Friends of ours, agonising over how to tell their 3-year-old son that his grandfather had just died, finally broke the news that Grandpa had gone to Heaven.
“Did he take a taxi?” the child asked.
A perfectly reasonable question. It would be a bit undignified, after all, to go to Heaven on the subway, even if Heaven had a station. And, as for the bus, well, in New York City, it would take at least another lifetime to get there. No, taxis are the only way to go, in death as in life.
Trouble is, hailing a taxi is a lot more complicated than it used to be. Lyft, Curb, Gett, Über. Do these names mean anything to you? This is what they mean to me, in order: “Eek,” “No available service in your area,” “What a hassle” and “Only if I’m desperate.” I know I’m in the minority, but technology and taxis to me are simply not bedfellows.
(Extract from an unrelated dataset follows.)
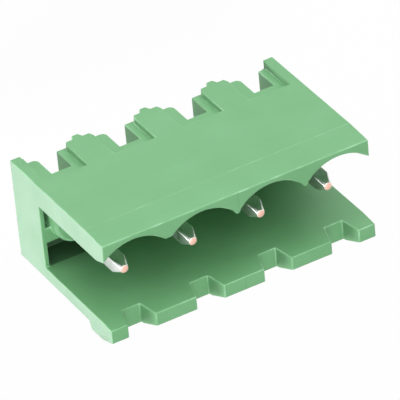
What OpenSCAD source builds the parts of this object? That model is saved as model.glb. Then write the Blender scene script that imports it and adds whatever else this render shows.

I like a phone-free, un-technological, clean hail. (A doorman’s two-fingered whistle never goes amiss, either.) And, once in the cab, I’ve no need of a disembodied voice telling me to buckle up for safety, a screen that spits out commercials or the option to pay using a credit card. Well, the truth is I don’t mind the last one so much — Who, after all, hasn’t found himself in a cab without a dime? — except the technology isn’t perfect. How many times have you swiped your card in a cab to no avail, cars behind starting to honk, beads of sweat forming on your brow? (This is the point at which I usually drop my card, then accidentally tread on it as I try to retrieve it.) No, technology be damned: I’d much rather hand over a $10 bill — or, more likely, a $20 — and be done with it.
There’s something romantic, too, about old-fashioned taxis, something that technology sucks the life out of. Travelling for a living, I’ve often thought that a city’s cultivation can be measured by the comfort of its cabs. London scores high on this scale of evolution, on account of its roomy black cabs and drivers who famously must pass The Knowledge, a three-year induction at the end of which they know every backstreet, lane and alley of the British capital. (Über drivers by contrast, while lovely people I don’t doubt, must rely on GPS. Chances are you end up in a ditch.) In Tokyo, taxi drivers wear white gloves; passenger seats are covered in white cambric; and antimacassars — the little cover at the back of the seat to protect from dirt or hair oil — are changed daily, sometimes even between fares.
Even in New York, there’s something immeasurably satisfying, sitting smugly in the back of a yellow cab (having managed to snag one in the first place), as once in a blue, blue moon you whisk 30 blocks up a near-deserted Sixth Avenue, feeling for all the world a living, breathing, speeding icon, a kind of symbol of New York itself. You don’t get that feeling in a Curb or a Lyft, I’ll bet. (And remember: Audrey Hepburn alighted from a yellow cab in front of Tiffany & Co. in “Breakfast at Tiffany’s,” not an Über.)
Technology aside, taxi journeys require clear communication. Good verbal skills, both on your part and the driver’s, are key when you are paying someone to take you somewhere, as I have discovered to my cost on three continents.
In Cairo, a friend and I hailed a cab at 4 a.m. We were off to see the sun rise over the Sphinx. Later that morning, we planned to ride cross-country over to the Great Pyramid at Sakkara, arriving early, before the sun was too high in the sky. We had a map, a solar topee and a packed lunch.
Nearly two hours after stepping into the cab, the sun was already up, the mercury was rising, the horrendous Cairo morning rush hour had begun and our sandwiches had gone soggy. We seemed to be going round in circles.
“Are we nearly at the Sphinx?” we asked the driver.
“Yes, yes, sphinky, sphinky,” he replied, pulling up five minutes later at the dilapidated ‘Sphinx Cinema’ in a grimy, outer suburb of the city.
The best taxi drivers have their ear to the ground. In Tangier, many years ago now, a taxi driver by the name of Muhamed Tahir, discovering I was a writer, asked my wife and me if we would like to visit the novelist Paul Bowles, with whom, he assured us, he was on friendly terms, and who enjoyed receiving strangers, especially English-speaking ones. If I was skeptical, I needn’t have been. A time was arranged and the next day, at 4 p.m., Tahir delivered us to the great man’s door, just in time for tea.
Few drivers I have come across, though, are as resourceful. In Shanghai, I asked to be driven to the Four Seasons hotel and was promptly taken to the Cemetery of Revolutionary Martyrs. Some years ago, in Hong Kong, I stood on a street corner, suitcase in hand and, when a taxi stopped, I asked the driver to take me to Kai Tak airport. He delivered me to the fish market instead. A friend recently found himself in Buenos Aires and asked to be taken to the synagogue. The driver feigned ignorance of the word sinagoga, so my friend drew a Jewish star on a piece of paper. “Caramba,” said the taxi driver, and whisked him off to the planetarium.
While technology might have helped get him to his destination more easily — Google translate, Google maps, Google whatever next — there’d have been no anecdote. Technology can help or hinder you, but a good story is forever.